ECLI:NL:RBDHA:2023:18370
Rechtbank Den Haag
- Wraking
- Rechtspraak.nl
Wraking van rechter-commissaris in strafzaak zonder gegronde feiten
Op 30 juni 2023 heeft de meervoudige wrakingskamer van de Rechtbank Den Haag uitspraak gedaan op het wrakingsverzoek van een verzoeker, die niet-ontvankelijk werd verklaard. Het wrakingsverzoek was gericht tegen mr. I.K. van Acker, de rechter-commissaris in een strafzaak tegen de verzoeker. De verzoeker had geen feiten of omstandigheden aangevoerd die de vrees voor partijdigheid van de rechter-commissaris konden onderbouwen. De wet vereist dat een wrakingsverzoek wordt ingediend zodra de feiten en omstandigheden bekend zijn, en deze moeten tegelijkertijd worden voorgedragen. Aangezien het verzoek niet aan deze eisen voldeed, werd de verzoeker niet-ontvankelijk verklaard.
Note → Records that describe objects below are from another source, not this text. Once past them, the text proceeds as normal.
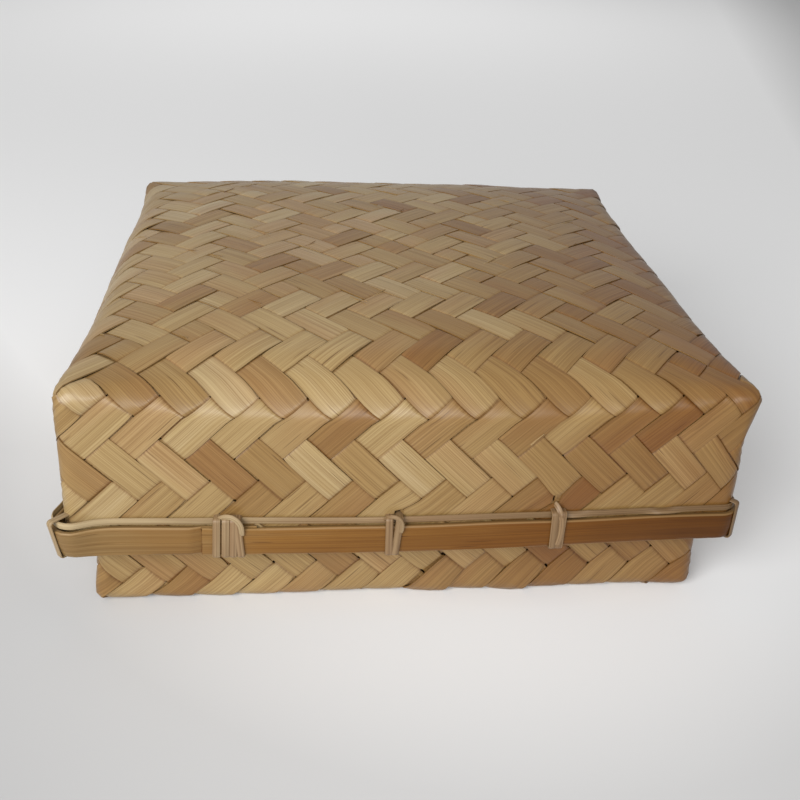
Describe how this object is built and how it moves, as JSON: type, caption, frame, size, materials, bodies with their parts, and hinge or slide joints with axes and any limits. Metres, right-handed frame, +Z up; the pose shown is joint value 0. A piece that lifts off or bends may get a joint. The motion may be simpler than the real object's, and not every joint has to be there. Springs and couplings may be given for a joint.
{
  "type": "woven bamboo box",
  "caption": "Square box of plaited bamboo strip with a deep lift-off lid; both rims are stiffened by bent slats lashed on with strands, and the base stands on its flat underside.",
  "frame": {"origin": "middle of the underside, on the surface that the box stands on", "axes": "+Z up, front of the box towards -Y, +X to the right seen from the front"},
  "size_m": [0.2632, 0.2632, 0.105],
  "materials": {
    "plaited_bamboo": "plaited strips of split bamboo, satin, bare",
    "bamboo_slat": "split bamboo culm, skin side out, satin, bare",
    "bamboo_strand": "flat strand split from bamboo skin, dull satin, bare"
  },
  "bodies": {
    "base": {"base_weave": "plaited_bamboo", "base_outer_slat": "bamboo_slat", "base_inner_slat": "bamboo_slat", "base_running_strand": "bamboo_strand", "base_lashing_front_1": "bamboo_strand", "base_lashing_front_2": "bamboo_strand", "base_lashing_front_3": "bamboo_strand", "base_lashing_front_left": "bamboo_strand", "base_lashing_left_1": "bamboo_strand", "base_lashing_left_2": "bamboo_strand", "base_lashing_left_3": "bamboo_strand", "base_lashing_back_left": "bamboo_strand", "base_lashing_back_1": "bamboo_strand", "base_lashing_back_2": "bamboo_strand", "base_lashing_back_3": "bamboo_strand", "base_lashing_back_right": "bamboo_strand", "base_lashing_right_1": "bamboo_strand", "base_lashing_right_2": "bamboo_strand", "base_lashing_right_3": "bamboo_strand", "base_lashing_front_right": "bamboo_strand"},
    "lid": {"lid_weave": "plaited_bamboo", "lid_outer_slat": "bamboo_slat", "lid_inner_slat": "bamboo_slat", "lid_running_strand": "bamboo_strand", "lid_lashing_front_1": "bamboo_strand", "lid_lashing_front_2": "bamboo_strand", "lid_lashing_front_3": "bamboo_strand", "lid_lashing_front_left": "bamboo_strand", "lid_lashing_left_1": "bamboo_strand", "lid_lashing_left_2": "bamboo_strand", "lid_lashing_left_3": "bamboo_strand", "lid_lashing_back_left": "bamboo_strand", "lid_lashing_back_1": "bamboo_strand", "lid_lashing_back_2": "bamboo_strand", "lid_lashing_back_3": "bamboo_strand", "lid_lashing_back_right": "bamboo_strand", "lid_lashing_right_1": "bamboo_strand", "lid_lashing_right_2": "bamboo_strand", "lid_lashing_right_3": "bamboo_strand", "lid_lashing_front_right": "bamboo_strand"}
  },
  "joints": [
    {"name": "lid_lift", "type": "slide", "parent": "base", "child": "lid", "axis": [0, 0, 1], "range_m": [0, 0.2]}
  ]
}
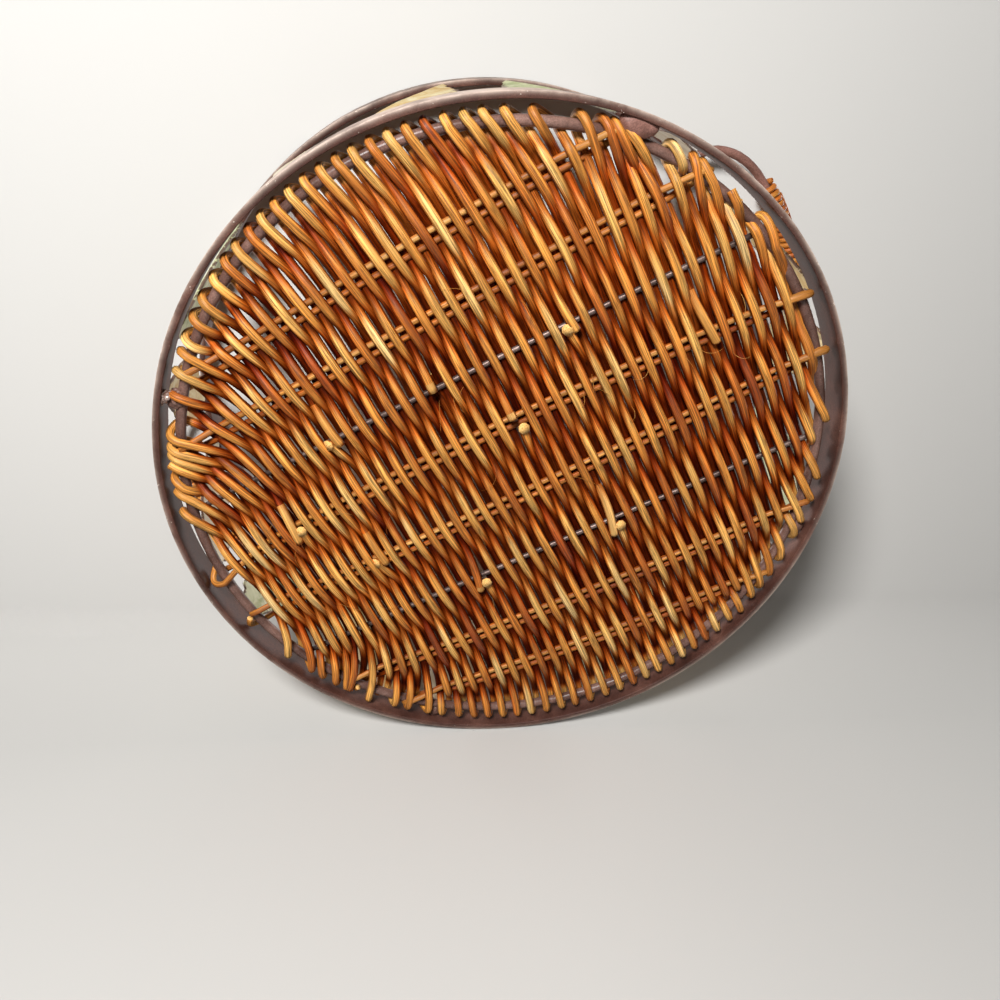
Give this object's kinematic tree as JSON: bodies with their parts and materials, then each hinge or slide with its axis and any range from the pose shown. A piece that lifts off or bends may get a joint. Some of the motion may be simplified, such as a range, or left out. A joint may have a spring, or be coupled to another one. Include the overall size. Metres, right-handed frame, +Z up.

De wrakingskamer oordeelde verder dat de verzoeker in het verleden al meerdere wrakingsverzoeken had ingediend, die allemaal waren afgewezen. Dit leidde tot de conclusie dat de verzoeker het wrakingsmiddel misbruikte, mogelijk om de voortgang van de procedure te frustreren. De wrakingskamer besloot dat een volgend wrakingsverzoek in deze zaak niet meer in behandeling zal worden genomen. De beslissing werd openbaar uitgesproken en er staat geen rechtsmiddel open tegen deze uitspraak.